Veri Bilimci ve Yapay Zekâ Araştırmacısı, İstinye Üniversitesi İktisadi İdari ve Sosyal Bilimler Fakültesi Öğretim Üyesi Doç. Dr. Şebnem Özdemir, teknoloji devrimi yaşadığımız çağımızda nöron temelli bir eğitim sisteminin olması gerektiğini söyledi. Özdemir, “Beyin daha sırları çözülememiş muazzam bir makine. Artık toplumda sıradanlığın şansı yok. Toplumu gözlemleyen, merak eden bir çocuk yetiştirmek zorundayız. Çocukların beyin hücreleri arasındaki bağlantıları arttırmaya ihtiyacımız var. Onlara farklı bakmayı öğretmeliyiz. GPT gibi bir rakiple baş edebilmek, onunla eşit seviyede bir takım arkadaşı olabilmek için doğal nöronlarımızı geliştirmeliyiz” dedi. 

Katılım Emeklilik Digizoo katkılarıyla, DB Positive ve Sosyalink Podcast Agency iş birliğiyle hazırlanan “Gelecek Benim” podcast serisinin ilk bölümünün konuğu Veri Bilimci ve Yapay Zekâ Araştırmacısı, Akademisyen Doç. Dr. Şebnem Özdemir oldu. Moderatörlüğünü Cenk Doğar’ın üstlendiği programda Doç. Dr. Şebnem Özdemir, yapay zekâ çağında çocuklarını geleceğe hazırlamaya çalışan ebeveynlerin merak ettikleri soruları yanıtladı.

Bugün bilgisayarları bilgiye ve çeşitli içeriklere ulaşmak için araç olarak kullandığımızı ifade eden Doç. Dr. Özdemir, “Çok uzun zamandır aynı konfor alanındayız ve son 50 yıldır kendimizi tekrar ediyoruz. Kendimizi heba etmeye başladık. Kendimizi değiştirmekle ilgili sıkıntımız var. Bir GPT (Generative Pre-trained Transformer) devrimiyle karşı karşıyayız. Bu teknoloji istesek de istemesek de geldi ve bu GPT, evde köşe minderi olmaya karar veren bir insan için ciddi bir rakip” diye konuştu. 

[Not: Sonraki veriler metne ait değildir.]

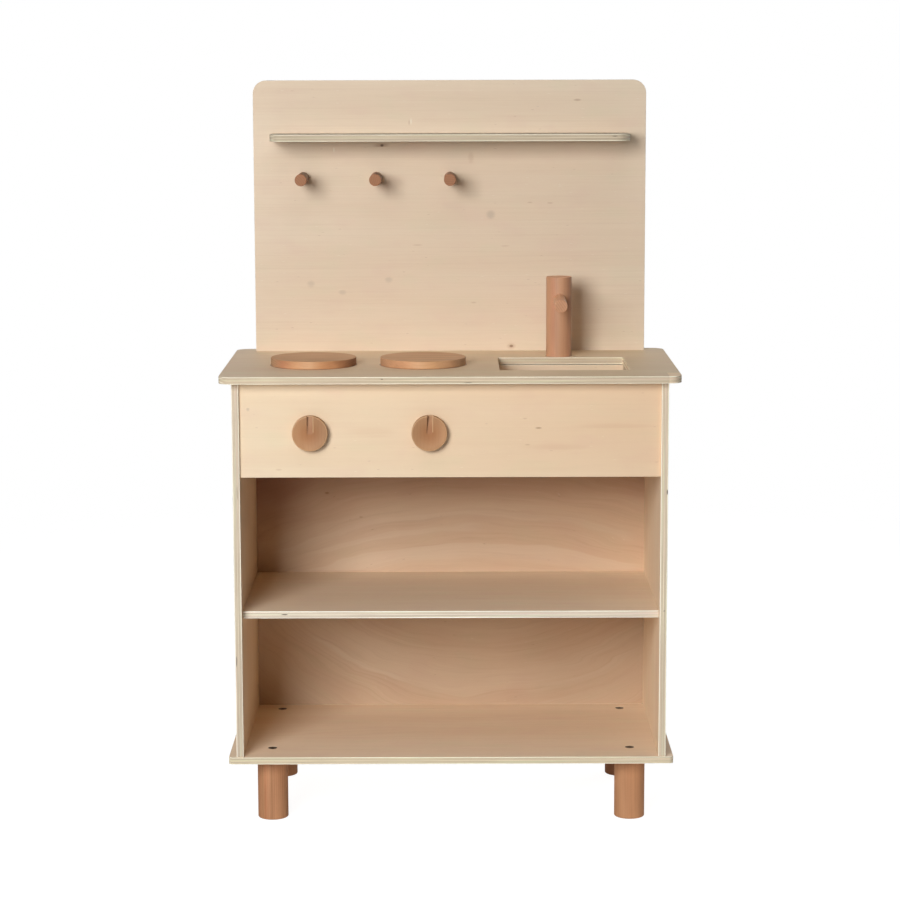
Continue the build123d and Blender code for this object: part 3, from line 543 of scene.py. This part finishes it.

Özdemir, içine girdiğimiz dönemin insanoğlunun kendini tekrar etmesine müsaade etmeyen bir dönem olduğunun altını çizerek, şunları söyledi:

“Beyin daha sırları çözülememiş muazzam bir makine. Makine çünkü bilgi verilmediğinde, kullanılmadığında çalışmayan bir yapı. Bu kadar muazzam bir makineye sahip olup kullanmamakla yok edilmeyi hak ediyoruz gibi… Artık toplumda sıradanlığın şansı yok. Biz meraklı, içinde bulunduğu ortamı, toplumu gözlemleyen bir çocuk yetiştirmek zorundayız. Bu konuda her zaman olduğu gibi görev annede. Annenin temel görevi bebekteki sinir hücre sayısını arttırmak. Çocuklardaki beyin hücreleri arasındaki bağlantıları arttırmaya ihtiyacımız var. Nöron tabanlı bir eğitim sistemi gelmeli. Onlara farklı bakmayı öğretmeliyiz. Farklı bakmayı öğrendiğiniz an sinir hücreleri arasında yeni bağlar oluşur.”